_PROBLEM DETAILS_
Would you return all of this data exactly, leaving nothing out?

_A run of records_
┌──

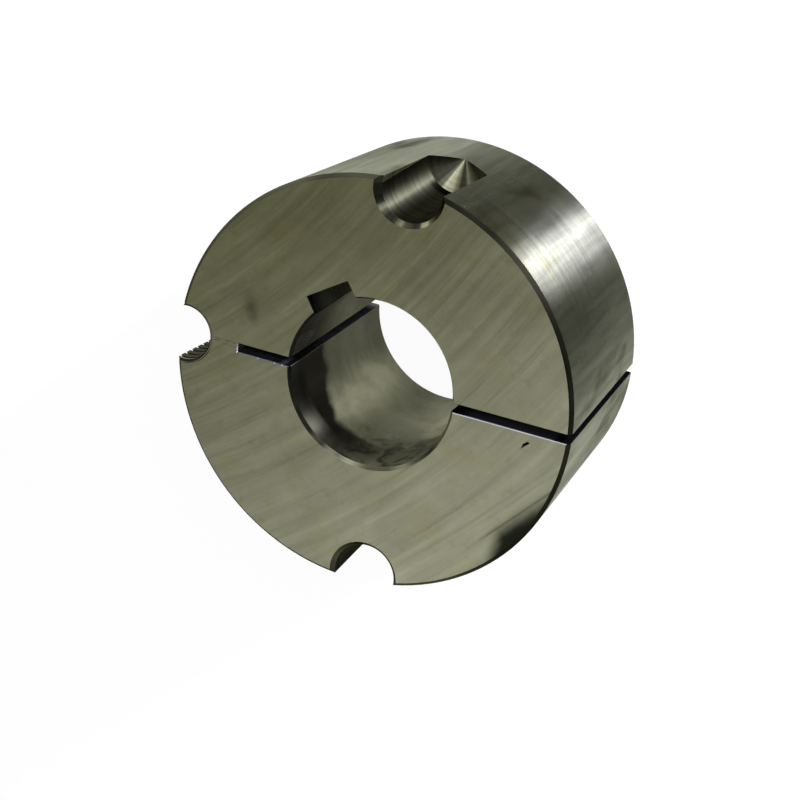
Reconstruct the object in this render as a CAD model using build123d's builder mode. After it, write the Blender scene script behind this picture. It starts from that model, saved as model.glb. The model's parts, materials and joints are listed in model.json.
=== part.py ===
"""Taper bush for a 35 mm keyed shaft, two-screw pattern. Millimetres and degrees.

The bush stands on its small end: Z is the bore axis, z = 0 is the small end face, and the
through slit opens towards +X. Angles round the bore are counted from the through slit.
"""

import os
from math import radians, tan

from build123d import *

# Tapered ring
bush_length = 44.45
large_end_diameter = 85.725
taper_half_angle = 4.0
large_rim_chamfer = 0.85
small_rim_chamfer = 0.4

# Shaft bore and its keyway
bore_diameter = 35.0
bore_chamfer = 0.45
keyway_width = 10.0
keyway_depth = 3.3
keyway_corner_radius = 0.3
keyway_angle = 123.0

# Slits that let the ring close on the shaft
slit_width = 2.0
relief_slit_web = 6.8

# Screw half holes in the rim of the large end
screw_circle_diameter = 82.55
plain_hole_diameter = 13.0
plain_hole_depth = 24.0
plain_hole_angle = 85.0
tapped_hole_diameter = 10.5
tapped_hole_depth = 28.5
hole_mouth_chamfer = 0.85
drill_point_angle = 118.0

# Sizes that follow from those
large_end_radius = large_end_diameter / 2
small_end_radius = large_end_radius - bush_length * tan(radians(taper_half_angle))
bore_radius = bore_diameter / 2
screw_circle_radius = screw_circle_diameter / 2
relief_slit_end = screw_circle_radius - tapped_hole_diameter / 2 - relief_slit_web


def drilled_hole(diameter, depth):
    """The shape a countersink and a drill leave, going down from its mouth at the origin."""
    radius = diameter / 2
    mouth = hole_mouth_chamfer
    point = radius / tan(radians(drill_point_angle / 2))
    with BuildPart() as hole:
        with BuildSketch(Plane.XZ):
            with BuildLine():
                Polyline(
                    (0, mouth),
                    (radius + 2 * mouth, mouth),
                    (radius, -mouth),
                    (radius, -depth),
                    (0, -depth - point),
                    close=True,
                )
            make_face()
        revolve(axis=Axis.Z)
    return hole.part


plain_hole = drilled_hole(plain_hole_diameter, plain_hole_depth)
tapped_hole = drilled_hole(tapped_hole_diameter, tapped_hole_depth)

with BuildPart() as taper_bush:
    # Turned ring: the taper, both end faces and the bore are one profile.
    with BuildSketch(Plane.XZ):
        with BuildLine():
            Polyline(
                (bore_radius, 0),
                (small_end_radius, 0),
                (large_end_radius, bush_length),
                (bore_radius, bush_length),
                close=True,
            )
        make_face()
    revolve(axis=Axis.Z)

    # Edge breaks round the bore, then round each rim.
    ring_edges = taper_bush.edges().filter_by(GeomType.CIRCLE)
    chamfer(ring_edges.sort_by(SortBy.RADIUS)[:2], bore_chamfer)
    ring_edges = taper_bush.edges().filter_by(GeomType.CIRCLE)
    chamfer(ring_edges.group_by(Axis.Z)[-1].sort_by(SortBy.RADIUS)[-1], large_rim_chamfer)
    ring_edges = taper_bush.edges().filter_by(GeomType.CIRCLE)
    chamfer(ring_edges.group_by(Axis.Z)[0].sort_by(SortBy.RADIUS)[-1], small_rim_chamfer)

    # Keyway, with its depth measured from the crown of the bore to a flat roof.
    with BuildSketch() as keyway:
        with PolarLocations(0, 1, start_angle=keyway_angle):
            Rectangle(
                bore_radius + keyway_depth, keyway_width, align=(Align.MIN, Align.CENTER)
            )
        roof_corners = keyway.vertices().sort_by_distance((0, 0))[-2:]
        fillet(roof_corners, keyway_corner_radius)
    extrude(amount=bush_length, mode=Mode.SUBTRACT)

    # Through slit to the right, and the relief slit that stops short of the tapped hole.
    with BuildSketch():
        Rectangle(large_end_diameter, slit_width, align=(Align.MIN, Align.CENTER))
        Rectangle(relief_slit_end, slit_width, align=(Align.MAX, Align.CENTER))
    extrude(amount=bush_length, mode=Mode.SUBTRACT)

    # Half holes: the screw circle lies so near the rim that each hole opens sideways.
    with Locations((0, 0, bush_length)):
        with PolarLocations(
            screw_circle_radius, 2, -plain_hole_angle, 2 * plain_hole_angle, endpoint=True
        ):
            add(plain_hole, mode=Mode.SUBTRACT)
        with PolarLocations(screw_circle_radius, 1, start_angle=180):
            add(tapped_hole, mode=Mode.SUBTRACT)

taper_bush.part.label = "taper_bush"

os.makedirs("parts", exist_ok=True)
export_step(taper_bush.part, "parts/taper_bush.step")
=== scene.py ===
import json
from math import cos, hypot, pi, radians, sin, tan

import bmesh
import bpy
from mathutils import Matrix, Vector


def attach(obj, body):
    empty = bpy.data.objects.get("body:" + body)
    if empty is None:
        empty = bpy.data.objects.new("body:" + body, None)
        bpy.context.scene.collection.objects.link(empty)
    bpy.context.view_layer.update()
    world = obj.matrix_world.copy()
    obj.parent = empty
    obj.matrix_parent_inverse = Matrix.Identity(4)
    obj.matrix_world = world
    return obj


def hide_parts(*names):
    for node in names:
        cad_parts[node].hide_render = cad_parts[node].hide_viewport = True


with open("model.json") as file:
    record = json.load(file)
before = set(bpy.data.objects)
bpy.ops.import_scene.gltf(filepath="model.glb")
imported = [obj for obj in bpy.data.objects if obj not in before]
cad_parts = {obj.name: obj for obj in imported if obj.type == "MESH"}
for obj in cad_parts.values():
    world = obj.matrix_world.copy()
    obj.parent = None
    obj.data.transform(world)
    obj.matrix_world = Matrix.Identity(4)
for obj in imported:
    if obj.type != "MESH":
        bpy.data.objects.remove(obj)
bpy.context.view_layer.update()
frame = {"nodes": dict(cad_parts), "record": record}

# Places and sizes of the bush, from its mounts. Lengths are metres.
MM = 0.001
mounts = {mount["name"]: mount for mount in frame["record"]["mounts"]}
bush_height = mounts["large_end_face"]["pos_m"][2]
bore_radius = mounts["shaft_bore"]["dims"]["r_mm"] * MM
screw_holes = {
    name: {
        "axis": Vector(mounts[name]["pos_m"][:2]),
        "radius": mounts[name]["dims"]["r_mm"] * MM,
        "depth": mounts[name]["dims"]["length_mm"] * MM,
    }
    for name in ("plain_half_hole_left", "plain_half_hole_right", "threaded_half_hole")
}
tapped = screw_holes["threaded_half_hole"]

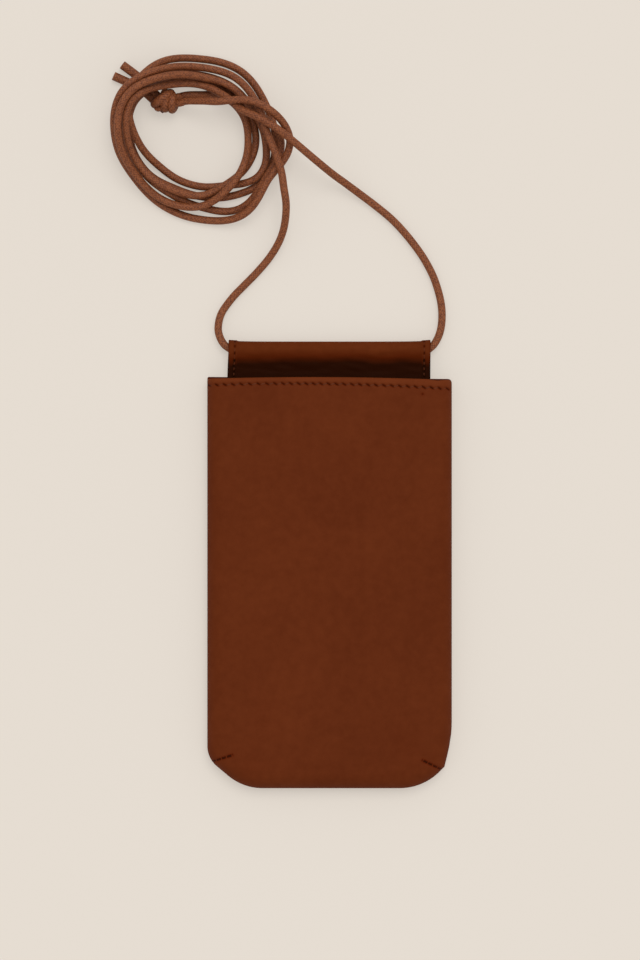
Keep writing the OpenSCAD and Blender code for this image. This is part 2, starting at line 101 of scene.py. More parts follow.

└──

_ANSWER TO THE TASK_
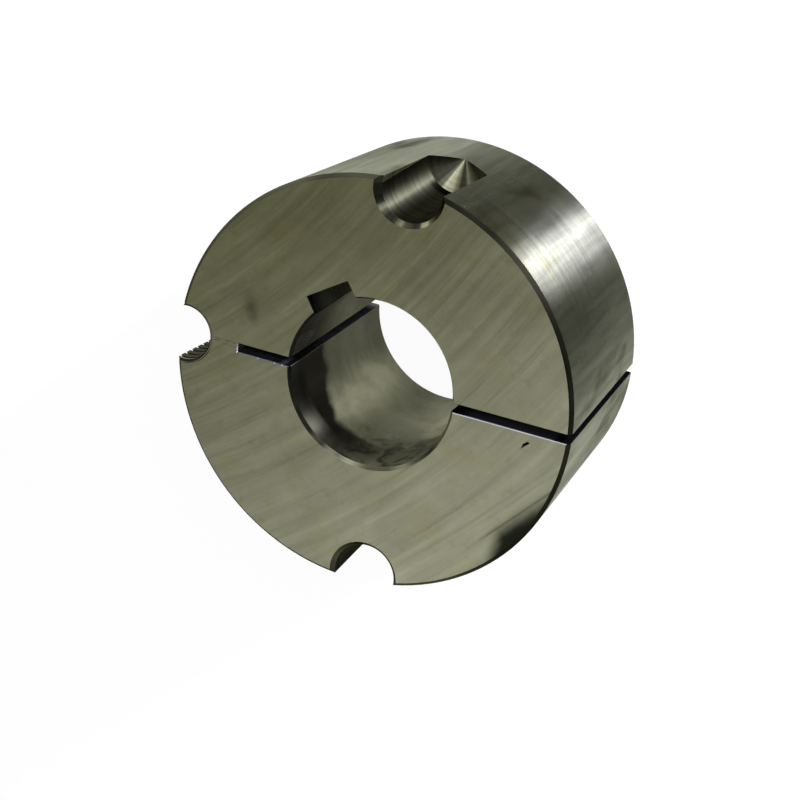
Reconstruct the object in this render as a CAD model using build123d's builder mode. After it, write the Blender scene script behind this picture. It starts from that model, saved as model.glb. The model's parts, materials and joints are listed in model.json.
=== part.py ===
"""Taper bush for a 35 mm keyed shaft, two-screw pattern. Millimetres and degrees.

The bush stands on its small end: Z is the bore axis, z = 0 is the small end face, and the
through slit opens towards +X. Angles round the bore are counted from the through slit.
"""

import os
from math import radians, tan

from build123d import *

# Tapered ring
bush_length = 44.45
large_end_diameter = 85.725
taper_half_angle = 4.0
large_rim_chamfer = 0.85
small_rim_chamfer = 0.4

# Shaft bore and its keyway
bore_diameter = 35.0
bore_chamfer = 0.45
keyway_width = 10.0
keyway_depth = 3.3
keyway_corner_radius = 0.3
keyway_angle = 123.0

# Slits that let the ring close on the shaft
slit_width = 2.0
relief_slit_web = 6.8

# Screw half holes in the rim of the large end
screw_circle_diameter = 82.55
plain_hole_diameter = 13.0
plain_hole_depth = 24.0
plain_hole_angle = 85.0
tapped_hole_diameter = 10.5
tapped_hole_depth = 28.5
hole_mouth_chamfer = 0.85
drill_point_angle = 118.0

# Sizes that follow from those
large_end_radius = large_end_diameter / 2
small_end_radius = large_end_radius - bush_length * tan(radians(taper_half_angle))
bore_radius = bore_diameter / 2
screw_circle_radius = screw_circle_diameter / 2
relief_slit_end = screw_circle_radius - tapped_hole_diameter / 2 - relief_slit_web


def drilled_hole(diameter, depth):
    """The shape a countersink and a drill leave, going down from its mouth at the origin."""
    radius = diameter / 2
    mouth = hole_mouth_chamfer
    point = radius / tan(radians(drill_point_angle / 2))
    with BuildPart() as hole:
        with BuildSketch(Plane.XZ):
            with BuildLine():
                Polyline(
                    (0, mouth),
                    (radius + 2 * mouth, mouth),
                    (radius, -mouth),
                    (radius, -depth),
                    (0, -depth - point),
                    close=True,
                )
            make_face()
        revolve(axis=Axis.Z)
    return hole.part


plain_hole = drilled_hole(plain_hole_diameter, plain_hole_depth)
tapped_hole = drilled_hole(tapped_hole_diameter, tapped_hole_depth)

with BuildPart() as taper_bush:
    # Turned ring: the taper, both end faces and the bore are one profile.
    with BuildSketch(Plane.XZ):
        with BuildLine():
            Polyline(
                (bore_radius, 0),
                (small_end_radius, 0),
                (large_end_radius, bush_length),
                (bore_radius, bush_length),
                close=True,
            )
        make_face()
    revolve(axis=Axis.Z)

    # Edge breaks round the bore, then round each rim.
    ring_edges = taper_bush.edges().filter_by(GeomType.CIRCLE)
    chamfer(ring_edges.sort_by(SortBy.RADIUS)[:2], bore_chamfer)
    ring_edges = taper_bush.edges().filter_by(GeomType.CIRCLE)
    chamfer(ring_edges.group_by(Axis.Z)[-1].sort_by(SortBy.RADIUS)[-1], large_rim_chamfer)
    ring_edges = taper_bush.edges().filter_by(GeomType.CIRCLE)
    chamfer(ring_edges.group_by(Axis.Z)[0].sort_by(SortBy.RADIUS)[-1], small_rim_chamfer)

    # Keyway, with its depth measured from the crown of the bore to a flat roof.
    with BuildSketch() as keyway:
        with PolarLocations(0, 1, start_angle=keyway_angle):
            Rectangle(
                bore_radius + keyway_depth, keyway_width, align=(Align.MIN, Align.CENTER)
            )
        roof_corners = keyway.vertices().sort_by_distance((0, 0))[-2:]
        fillet(roof_corners, keyway_corner_radius)
    extrude(amount=bush_length, mode=Mode.SUBTRACT)

    # Through slit to the right, and the relief slit that stops short of the tapped hole.
    with BuildSketch():
        Rectangle(large_end_diameter, slit_width, align=(Align.MIN, Align.CENTER))
        Rectangle(relief_slit_end, slit_width, align=(Align.MAX, Align.CENTER))
    extrude(amount=bush_length, mode=Mode.SUBTRACT)

    # Half holes: the screw circle lies so near the rim that each hole opens sideways.
    with Locations((0, 0, bush_length)):
        with PolarLocations(
            screw_circle_radius, 2, -plain_hole_angle, 2 * plain_hole_angle, endpoint=True
        ):
            add(plain_hole, mode=Mode.SUBTRACT)
        with PolarLocations(screw_circle_radius, 1, start_angle=180):
            add(tapped_hole, mode=Mode.SUBTRACT)

taper_bush.part.label = "taper_bush"

os.makedirs("parts", exist_ok=True)
export_step(taper_bush.part, "parts/taper_bush.step")
=== scene.py ===
import json
from math import cos, hypot, pi, radians, sin, tan

import bmesh
import bpy
from mathutils import Matrix, Vector


def attach(obj, body):
    empty = bpy.data.objects.get("body:" + body)
    if empty is None:
        empty = bpy.data.objects.new("body:" + body, None)
        bpy.context.scene.collection.objects.link(empty)
    bpy.context.view_layer.update()
    world = obj.matrix_world.copy()
    obj.parent = empty
    obj.matrix_parent_inverse = Matrix.Identity(4)
    obj.matrix_world = world
    return obj


def hide_parts(*names):
    for node in names:
        cad_parts[node].hide_render = cad_parts[node].hide_viewport = True


with open("model.json") as file:
    record = json.load(file)
before = set(bpy.data.objects)
bpy.ops.import_scene.gltf(filepath="model.glb")
imported = [obj for obj in bpy.data.objects if obj not in before]
cad_parts = {obj.name: obj for obj in imported if obj.type == "MESH"}
for obj in cad_parts.values():
    world = obj.matrix_world.copy()
    obj.parent = None
    obj.data.transform(world)
    obj.matrix_world = Matrix.Identity(4)
for obj in imported:
    if obj.type != "MESH":
        bpy.data.objects.remove(obj)
bpy.context.view_layer.update()
frame = {"nodes": dict(cad_parts), "record": record}

# Places and sizes of the bush, from its mounts. Lengths are metres.
MM = 0.001
mounts = {mount["name"]: mount for mount in frame["record"]["mounts"]}
bush_height = mounts["large_end_face"]["pos_m"][2]
bore_radius = mounts["shaft_bore"]["dims"]["r_mm"] * MM
screw_holes = {
    name: {
        "axis": Vector(mounts[name]["pos_m"][:2]),
        "radius": mounts[name]["dims"]["r_mm"] * MM,
        "depth": mounts[name]["dims"]["length_mm"] * MM,
    }
    for name in ("plain_half_hole_left", "plain_half_hole_right", "threaded_half_hole")
}
tapped = screw_holes["threaded_half_hole"]

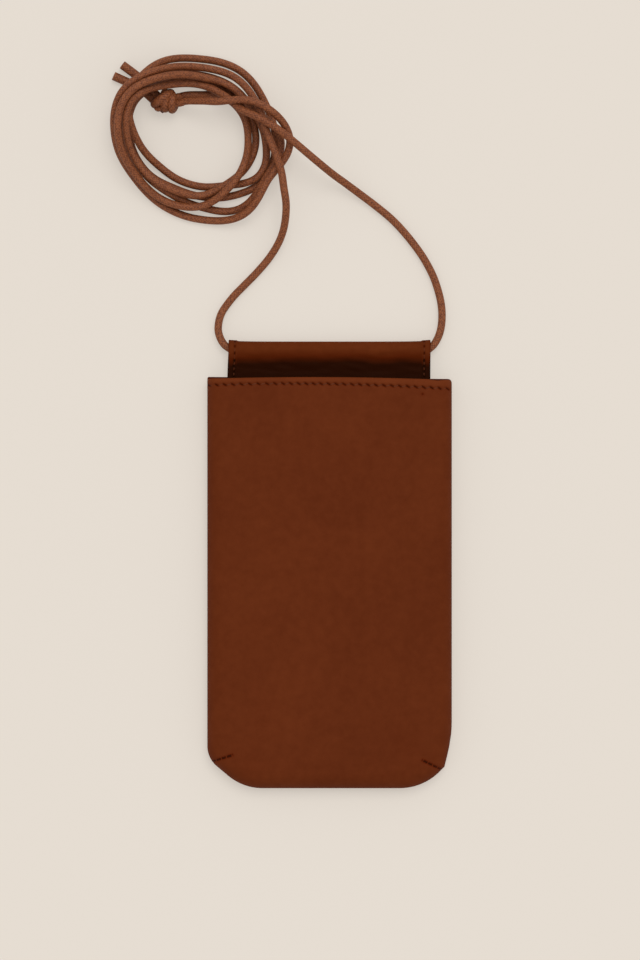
Keep writing the OpenSCAD and Blender code for this image. This is part 2, starting at line 101 of scene.py. More parts follow.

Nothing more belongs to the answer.